Yes, my gorilla admitted that he’s none too pleased to be dissed by the Academy. Why, he wants to know, did such a line—“Bright Objects Hypnotize the Mind”—upstage his cute countenance. He sees the merits in Elizabeth Bishop; he likes her attention to detail, her fascination with animals, her surprise endings. And he admits that he has been hypnotized by the glitter of hummingbirds’ wings, the rainbows of the waterfall, and, when he is taking up residence on my desk, my own smile. (He likes to make me smile and flatter me and distract me from my writing and essay grading, bad gorilla).

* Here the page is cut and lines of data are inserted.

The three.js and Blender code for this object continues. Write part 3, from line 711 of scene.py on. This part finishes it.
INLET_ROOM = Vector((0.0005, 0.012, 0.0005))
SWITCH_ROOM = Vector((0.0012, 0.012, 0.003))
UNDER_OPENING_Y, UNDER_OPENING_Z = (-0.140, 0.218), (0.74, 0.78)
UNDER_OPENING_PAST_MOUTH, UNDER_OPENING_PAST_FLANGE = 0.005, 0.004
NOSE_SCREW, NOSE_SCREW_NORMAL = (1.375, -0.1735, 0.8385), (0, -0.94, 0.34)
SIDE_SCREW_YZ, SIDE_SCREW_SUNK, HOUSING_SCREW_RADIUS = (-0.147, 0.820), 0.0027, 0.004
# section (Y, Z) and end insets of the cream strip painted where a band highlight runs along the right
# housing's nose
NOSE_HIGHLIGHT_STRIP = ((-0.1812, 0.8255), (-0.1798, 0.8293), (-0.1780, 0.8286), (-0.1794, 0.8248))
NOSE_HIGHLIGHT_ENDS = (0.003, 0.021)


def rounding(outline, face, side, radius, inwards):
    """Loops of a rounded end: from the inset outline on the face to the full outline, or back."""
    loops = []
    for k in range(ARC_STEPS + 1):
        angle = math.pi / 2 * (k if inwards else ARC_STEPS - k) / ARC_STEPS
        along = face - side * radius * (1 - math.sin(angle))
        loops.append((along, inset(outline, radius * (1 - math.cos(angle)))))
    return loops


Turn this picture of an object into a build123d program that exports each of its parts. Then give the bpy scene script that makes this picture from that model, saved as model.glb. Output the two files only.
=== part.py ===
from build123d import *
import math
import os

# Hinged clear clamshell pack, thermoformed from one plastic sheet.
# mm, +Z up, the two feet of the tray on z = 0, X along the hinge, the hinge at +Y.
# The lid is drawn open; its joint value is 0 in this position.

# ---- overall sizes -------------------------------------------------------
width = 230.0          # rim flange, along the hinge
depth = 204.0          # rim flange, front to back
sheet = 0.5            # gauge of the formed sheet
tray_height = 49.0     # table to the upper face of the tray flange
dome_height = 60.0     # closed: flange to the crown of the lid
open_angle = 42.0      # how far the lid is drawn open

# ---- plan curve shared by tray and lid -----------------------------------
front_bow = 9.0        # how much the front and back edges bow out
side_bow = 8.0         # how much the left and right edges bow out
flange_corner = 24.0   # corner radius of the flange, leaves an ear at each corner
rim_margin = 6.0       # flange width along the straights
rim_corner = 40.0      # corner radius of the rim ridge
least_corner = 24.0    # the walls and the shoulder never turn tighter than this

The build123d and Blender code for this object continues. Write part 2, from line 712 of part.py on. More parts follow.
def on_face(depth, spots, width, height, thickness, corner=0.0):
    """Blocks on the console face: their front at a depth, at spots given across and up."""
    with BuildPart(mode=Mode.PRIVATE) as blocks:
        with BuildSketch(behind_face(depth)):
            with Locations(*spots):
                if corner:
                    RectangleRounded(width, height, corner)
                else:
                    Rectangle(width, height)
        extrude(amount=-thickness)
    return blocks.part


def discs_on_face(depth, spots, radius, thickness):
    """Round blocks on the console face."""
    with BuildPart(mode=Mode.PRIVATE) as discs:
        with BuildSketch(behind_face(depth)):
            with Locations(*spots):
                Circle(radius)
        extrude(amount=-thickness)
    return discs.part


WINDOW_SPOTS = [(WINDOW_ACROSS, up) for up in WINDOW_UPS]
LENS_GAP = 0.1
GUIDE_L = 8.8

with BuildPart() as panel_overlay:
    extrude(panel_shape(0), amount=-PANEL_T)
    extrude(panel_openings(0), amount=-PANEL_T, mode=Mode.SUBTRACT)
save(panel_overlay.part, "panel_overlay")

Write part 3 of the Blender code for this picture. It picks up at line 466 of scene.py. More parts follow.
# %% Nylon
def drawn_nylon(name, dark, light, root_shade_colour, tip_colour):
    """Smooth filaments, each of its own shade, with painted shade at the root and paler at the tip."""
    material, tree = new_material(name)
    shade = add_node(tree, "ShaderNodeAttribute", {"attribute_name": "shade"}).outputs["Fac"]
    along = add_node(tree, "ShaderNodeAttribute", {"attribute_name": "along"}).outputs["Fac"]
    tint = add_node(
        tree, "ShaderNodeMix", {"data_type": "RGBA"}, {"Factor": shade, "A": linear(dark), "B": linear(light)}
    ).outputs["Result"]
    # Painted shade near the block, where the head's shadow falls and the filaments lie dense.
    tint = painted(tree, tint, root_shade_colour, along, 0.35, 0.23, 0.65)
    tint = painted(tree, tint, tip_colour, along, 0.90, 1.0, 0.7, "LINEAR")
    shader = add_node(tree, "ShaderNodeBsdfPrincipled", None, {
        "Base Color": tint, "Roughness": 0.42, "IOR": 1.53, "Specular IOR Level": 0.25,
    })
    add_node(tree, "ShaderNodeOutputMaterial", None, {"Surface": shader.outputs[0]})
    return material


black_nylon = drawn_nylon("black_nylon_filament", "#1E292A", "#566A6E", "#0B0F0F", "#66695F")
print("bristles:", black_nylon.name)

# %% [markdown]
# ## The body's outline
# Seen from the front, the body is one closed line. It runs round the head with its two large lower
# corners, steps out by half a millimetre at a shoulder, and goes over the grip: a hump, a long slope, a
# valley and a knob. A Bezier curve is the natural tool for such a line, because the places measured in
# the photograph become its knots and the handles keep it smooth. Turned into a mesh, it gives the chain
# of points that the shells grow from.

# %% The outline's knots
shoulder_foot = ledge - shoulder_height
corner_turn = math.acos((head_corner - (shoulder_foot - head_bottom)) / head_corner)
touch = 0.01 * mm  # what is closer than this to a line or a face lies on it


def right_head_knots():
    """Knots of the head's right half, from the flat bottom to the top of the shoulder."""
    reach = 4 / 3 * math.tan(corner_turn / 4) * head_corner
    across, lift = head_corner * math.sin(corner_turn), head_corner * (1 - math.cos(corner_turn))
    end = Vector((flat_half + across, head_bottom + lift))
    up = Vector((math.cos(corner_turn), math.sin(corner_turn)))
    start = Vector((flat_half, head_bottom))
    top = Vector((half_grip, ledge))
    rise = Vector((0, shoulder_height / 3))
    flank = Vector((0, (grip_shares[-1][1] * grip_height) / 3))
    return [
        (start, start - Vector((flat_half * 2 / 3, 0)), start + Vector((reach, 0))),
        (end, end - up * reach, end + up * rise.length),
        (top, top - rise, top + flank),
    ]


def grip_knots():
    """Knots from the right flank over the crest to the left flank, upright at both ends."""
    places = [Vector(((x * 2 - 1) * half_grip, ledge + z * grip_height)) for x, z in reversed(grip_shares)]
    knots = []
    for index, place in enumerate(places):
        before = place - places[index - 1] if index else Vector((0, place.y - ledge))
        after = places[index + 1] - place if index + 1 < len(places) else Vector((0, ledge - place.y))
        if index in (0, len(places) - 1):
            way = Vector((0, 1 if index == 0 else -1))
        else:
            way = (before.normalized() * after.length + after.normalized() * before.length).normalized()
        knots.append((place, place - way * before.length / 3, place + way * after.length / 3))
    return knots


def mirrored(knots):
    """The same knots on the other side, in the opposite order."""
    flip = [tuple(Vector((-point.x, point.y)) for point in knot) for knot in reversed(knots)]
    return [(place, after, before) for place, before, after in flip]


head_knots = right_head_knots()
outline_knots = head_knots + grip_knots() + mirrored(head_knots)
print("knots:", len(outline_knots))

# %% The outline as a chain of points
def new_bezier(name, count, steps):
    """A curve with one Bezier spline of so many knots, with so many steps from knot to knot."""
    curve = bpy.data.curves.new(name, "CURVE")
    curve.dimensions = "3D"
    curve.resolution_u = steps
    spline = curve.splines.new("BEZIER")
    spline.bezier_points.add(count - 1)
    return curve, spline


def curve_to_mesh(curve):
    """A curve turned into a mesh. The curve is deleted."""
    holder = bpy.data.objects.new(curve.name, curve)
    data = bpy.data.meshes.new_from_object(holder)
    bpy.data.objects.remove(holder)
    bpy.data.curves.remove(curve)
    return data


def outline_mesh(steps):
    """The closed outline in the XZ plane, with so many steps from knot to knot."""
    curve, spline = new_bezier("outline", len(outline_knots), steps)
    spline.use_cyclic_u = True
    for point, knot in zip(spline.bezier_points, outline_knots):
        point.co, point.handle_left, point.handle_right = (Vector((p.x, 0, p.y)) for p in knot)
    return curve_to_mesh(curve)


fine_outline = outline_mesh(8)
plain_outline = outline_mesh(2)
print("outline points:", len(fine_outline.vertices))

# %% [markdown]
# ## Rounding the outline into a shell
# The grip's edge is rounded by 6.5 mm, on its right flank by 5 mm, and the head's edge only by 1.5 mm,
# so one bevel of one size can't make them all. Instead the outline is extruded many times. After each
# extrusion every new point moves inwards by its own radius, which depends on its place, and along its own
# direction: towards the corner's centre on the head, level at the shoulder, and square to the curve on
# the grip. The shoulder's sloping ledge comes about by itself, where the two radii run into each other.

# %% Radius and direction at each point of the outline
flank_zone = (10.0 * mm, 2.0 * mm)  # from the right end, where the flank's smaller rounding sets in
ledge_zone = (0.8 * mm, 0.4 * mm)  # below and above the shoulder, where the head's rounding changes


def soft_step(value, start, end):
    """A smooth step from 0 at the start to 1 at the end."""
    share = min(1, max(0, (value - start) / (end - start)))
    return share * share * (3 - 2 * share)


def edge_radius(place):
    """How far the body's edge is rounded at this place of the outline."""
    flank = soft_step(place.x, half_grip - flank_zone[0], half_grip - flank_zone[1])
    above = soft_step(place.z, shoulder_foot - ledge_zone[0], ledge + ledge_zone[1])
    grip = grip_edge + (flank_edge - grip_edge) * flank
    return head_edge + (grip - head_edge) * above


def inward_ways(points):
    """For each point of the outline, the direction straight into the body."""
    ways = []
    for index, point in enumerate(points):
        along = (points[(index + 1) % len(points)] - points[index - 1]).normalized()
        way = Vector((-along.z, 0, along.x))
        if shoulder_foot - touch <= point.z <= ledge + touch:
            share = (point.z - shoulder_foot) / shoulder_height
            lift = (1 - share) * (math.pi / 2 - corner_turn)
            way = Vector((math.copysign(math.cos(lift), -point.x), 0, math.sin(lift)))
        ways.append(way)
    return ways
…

Why, my gorilla laments, did Emily Dickinson’s iconic white dress get a whole poster to itself with a quote from her letters: “Nature is a haunted house—but Art—is a house that tries to be haunted”—yet Bishop’s line floats eerily on a scaffolding erected in a swamp without one ape, monkey, or cockatoo in sight. How is that poetic? How is that symbolic? The poster this year is just words taking up space in a swamp, Gorilla complains, his jaw jutting, pouting, a little spittle collecting in the corners of his mouth.

I agree. Poor Gorilla. But I don’t have the heart to tell him: back at home I have that Dickinson poster framed. He’d probably go gorilla-ballistic if he knew.  And as Bishop advised:  I’d have to try playing with my ring to calm him down (bright objects hypnotize the mind)—or flash him my smile. That gets him every time.